HD Radio has some sort of foothold in "every car manufacturer" now, "and was built into 1/3 of all new cars sold in America last year," writes Struble. But that's not enough: "Cars are coming with big, bright color screens as part of these infotainment systems. Car designers want advanced HD Radio features like iTunes Tagging and Artist Experience - album cover art - to take advantage of those screens and provide listeners with the experience they expect." The takeaway: broadcasters need to step up HD adoption.

This year's CES saw the rise of the connected car, which Struble says broadcasters can compete with by offering HD-related datacast services like traffic and weather information. "Radio is jockeying with dozens of digital infotainment services in the car for listener time and attention," he observes. "It requires the industry to upgrade its basic offering to remain competitive in the dashboard. CES again showed that HD Radio technology is a fundamental competitive requirement in cars." The takeaway: broadcasters need to step up HD adoption.

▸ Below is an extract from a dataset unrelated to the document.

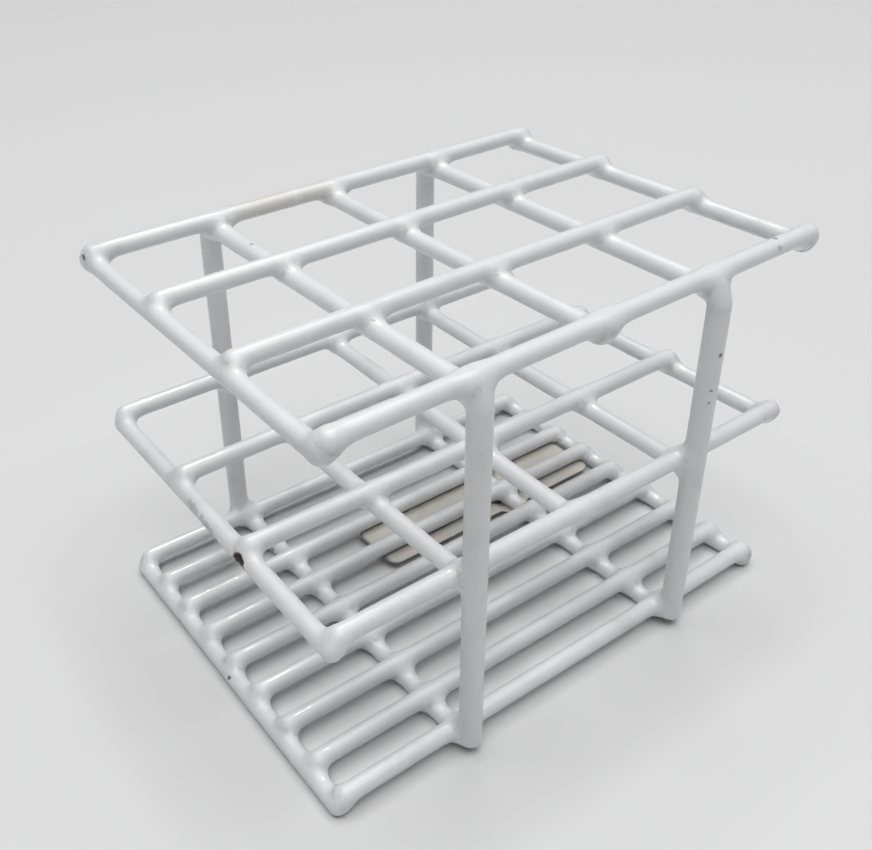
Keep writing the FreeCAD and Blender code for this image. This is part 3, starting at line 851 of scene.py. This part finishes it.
# Area light; one that doesn't light surfaces is only seen as a glint
def makeLight(name, place, aim, width, height, watts, lightsSurfaces):
    data = bpy.data.lights.new(name, "AREA")
    data.shape = "RECTANGLE"
    data.size, data.size_y, data.energy = width, height, watts
    light = bpy.data.objects.new(name, data)
    light.visible_diffuse = lightsSurfaces
    towards = np.array(aim) - np.array(place)
    light.location = place
    flat = math.hypot(towards[0], towards[1])
    light.rotation_euler = (math.atan2(flat, -towards[2]), 0, math.atan2(towards[1], towards[0]) - math.pi / 2)
    bpy.context.collection.objects.link(light)


for name, settings in lights.items():
    makeLight(name, *settings)

worldLook = {"colour": (0.96, 0.97, 1.0, 1), "strength": 0.03}

world = bpy.data.worlds.new("softRoom")
bpy.context.scene.world = world
world.use_nodes = True
background = world.node_tree.nodes["Background"]
background.inputs[0].default_value = worldLook["colour"]
background.inputs[1].default_value = worldLook["strength"]

cameraLook = {
    "place": (-0.12796, -0.15438, 0.17642),
    "azimuth": math.radians(-34.219),
    "elevation": math.radians(30.543),
    "roll": -0.03338,
    "focalPixels": 1055.7,
    "widthPixels": 872,
    "sensorWidth": 36.0,
    "shift": (0.08986, -0.06744),
    "clip": (0.01, 20.0),
}


# Camera: looks against the direction given by azimuth and elevation, then rolls about it
def makeCamera():
    data = bpy.data.cameras.new("camera")
    data.sensor_fit, data.sensor_width = "HORIZONTAL", cameraLook["sensorWidth"]
    data.lens = cameraLook["focalPixels"] / cameraLook["widthPixels"] * cameraLook["sensorWidth"]
    data.shift_x, data.shift_y = cameraLook["shift"]
    data.clip_start, data.clip_end = cameraLook["clip"]
    camera = bpy.data.objects.new("camera", data)
    a, e, roll = cameraLook["azimuth"], cameraLook["elevation"], cameraLook["roll"]
    back = np.array([math.sin(a) * math.cos(e), -math.cos(a) * math.cos(e), math.sin(e)])
    right = np.array([-back[1], back[0], 0.0])
    right /= np.linalg.norm(right)
    up = np.cross(back, right)
    right, up = math.cos(roll) * right + math.sin(roll) * up, -math.sin(roll) * right + math.cos(roll) * up
    matrix = np.eye(4)
    for column, vector in enumerate((right, up, back, cameraLook["place"])):
        matrix[:3, column] = vector
    bpy.context.collection.objects.link(camera)
    camera.matrix_world = Matrix(matrix.tolist())
    bpy.context.scene.camera = camera


makeCamera()
bpy.context.scene.view_settings.view_transform = "Standard"
print("stage 5: floor, light and camera")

Struble also laments the dwindling number of stand-alone radio receivers in the marketplace; HD's presence here is almost nil. He urges the industry to "work collectively to turn it around - with lower cost and more fully-featured home and portable products, with HD Radio technology as an essential feature. Maybe an initiative to develop specific programming or promotions that could shore up home listening as well." The takeaway: broadcasters need to step up adoption as well as work to prevent the abandonment of HD Radio by the consumer electronics industry.

For nearly 2,000 words, Struble waxes on about the "continued rapid progress" of HD Radio, but repeatedly prods radio broadcasters to "redouble their efforts to keep their hard fought place in the media mix." In his world, HD Radio is flying high.

Contrast that with Consumer Reports. The venerable product ratings/review agency just released their annual auto issue, and of three automotive features they recommend you avoid, HD Radio is one of them. Dissed in just three sentences: "It's advertised as having better fidelity than conventional AM/FM signals, but we've seen little benefit on the road. It's offered by most major carmakers. We've found that the [digital] signals tend to come and go, resulting in annoying changes in sound quality" (p. 9).

This represents a change in perspective since 2011, when Consumer Reports first gave HD Radio a mixed review. The sad thing is that the technology exists to improve or even eliminate this particular problem—but doing so would require iBiquity to open the black box surrounding the system's intellectual property. HD Radio's proprietary nature is integral to iBiquity's business model, and the company would rather continue to own all of nothing than a part of something meaningful.

The National Association of Broadcasters will hold their annual big-tent convention in Last Vegas next month. I asked the NAB if I could be a part of any panel/presentation that it was organizing on digital broadcasting, but was unsurprisingly denied. That's too bad because it's one of very few opportunities during the year for broadcasters to strategize directly about resuscitating radio's digital transition, and the hunger to do so is palpable. The next big opportunity will be the NAB Radio Show in September.